Just about every pedagogical strategy was lined up politically in the following decade. Also identified as “conservative” were a specified curriculum, direct teaching, assigned expository writing based on reading, assigned literary texts (especially if they were by dead white males), grammar study, specific writing skills, and indeed, anything requiring teaching, correction, or a teacher’s judgment about content. In their place teachers were to use a variety of pseudo-teaching strategies. They were to encourage children to use context to guess what a word was or meant, to learn from the most able students in cooperative learning groups, and to create their own reading and literature curriculum. What is ironic is that the strategies damned as “conservative” tended to be supported by research as useful for low-income children.

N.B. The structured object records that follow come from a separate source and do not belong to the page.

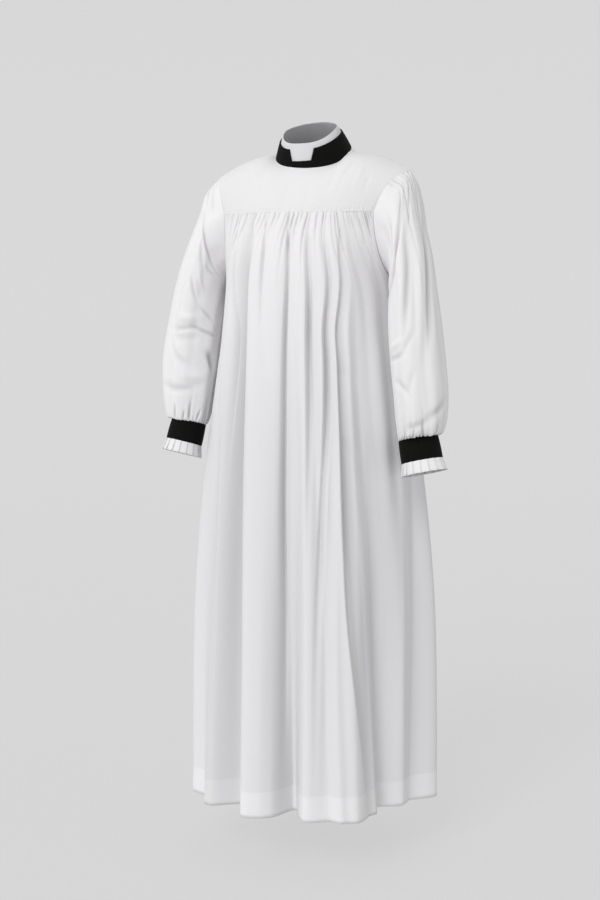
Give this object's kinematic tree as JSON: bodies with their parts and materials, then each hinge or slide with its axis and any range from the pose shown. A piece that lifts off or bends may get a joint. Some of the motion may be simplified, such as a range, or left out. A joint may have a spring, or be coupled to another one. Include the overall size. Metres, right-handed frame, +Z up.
{
  "type": "worn rochet with collar and wristbands",
  "caption": "Long white gown gathered below a plain yoke, with full sleeves, black wristbands, pleated wrist frills and a black notched collar over a white neckband.",
  "frame": {"origin": "middle of the neck opening, level with the neck ends of the shoulder seams, where the wearer's neck and shoulders hold the gown", "axes": "+Z up along the body, -Y to the front, +X to the wearer's left"},
  "size_m": [0.6255, 0.4358, 1.3829],
  "materials": {
    "white_cotton": "matte plain-weave cotton blend",
    "black_cotton": "matte black twill"
  },
  "bodies": {
    "root": {"front_yoke": "white_cotton", "back_yoke": "white_cotton", "front_panel": "white_cotton", "back_panel": "white_cotton", "sleeve_left": "white_cotton", "sleeve_right": "white_cotton", "frill_left": "white_cotton", "frill_right": "white_cotton", "neck_band": "white_cotton", "collar_band": "black_cotton", "wristband_left": "black_cotton", "wristband_right": "black_cotton"}
  },
  "joints": []
}
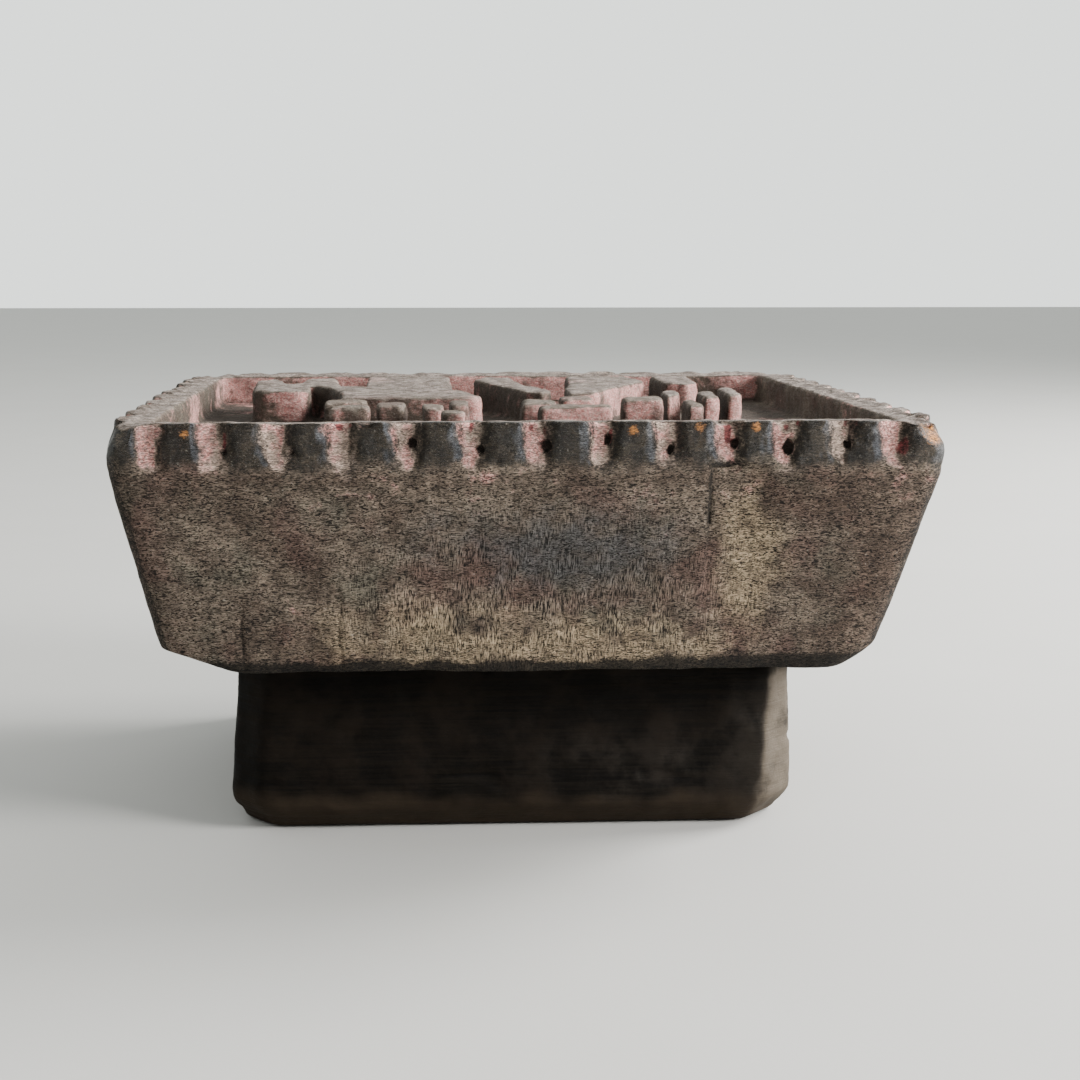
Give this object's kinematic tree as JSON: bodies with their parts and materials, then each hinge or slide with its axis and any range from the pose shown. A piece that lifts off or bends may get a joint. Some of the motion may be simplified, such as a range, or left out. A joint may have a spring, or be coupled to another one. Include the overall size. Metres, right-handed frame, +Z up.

In concluding her book, Chall noted how intractable ideological preferences are. But, rational being that she was, she still ended with the hope that scientific evidence would come to be more respected by educators. Here, I think, is where Chall underdeveloped a crucial piece of the problem she identified. She failed to note that scientific research in education—something the early Progressives did want, John Dewey among them—has itself been consistently disparaged as “positivistic” and irrelevant by the major proponents of whole language since the early 1970s. They have cleverly argued from the start that their theory and its associated pedagogy could not be assessed by scientific methods.

Goodman, a professor at Arizona State University, has regularly and outspokenly disparaged the value of scientific research in education. In a 1996 article in Education Week, he is quoted as saying that “conventional research sets up artificial experiments. The research is skewed by its design.” Another prominent whole language advocate, Jerome Harste, a professor at Indiana University, is quoted as saying that “research is not innocent. It’s not the place to go to find truth. You’ve got to look at who did the research and what are the ideological beliefs of the person doing the research.” Other whole language advocates are quoted as charging that “researchers have become the unwitting pawns of the conservative and religious right.”

—By writing educators

Here the plot of this saga thickens. The reading process advocates were joined in their disparagement of experimental research very early on by Donald Graves, the first to emphasize a holistic writing process for teaching writing in the elementary school and the graduate school mentor at the University of New Hampshire of Lucy Calkins, his most prominent student. In 1980, for example, Graves dismissed writing research as “exercises for students to apply statistics to their dissertations.” In his view, most experimental research “wasn’t readable and was of limited value.” It was “devoid of context and concerned only with sterile and faceless data.” Indeed, he charged that “Persons using experimental designs have contributed least to the classroom teacher…” because teachers are unable to “transfer faceless data to the alive, inquiring faces of the children they teach the next morning.”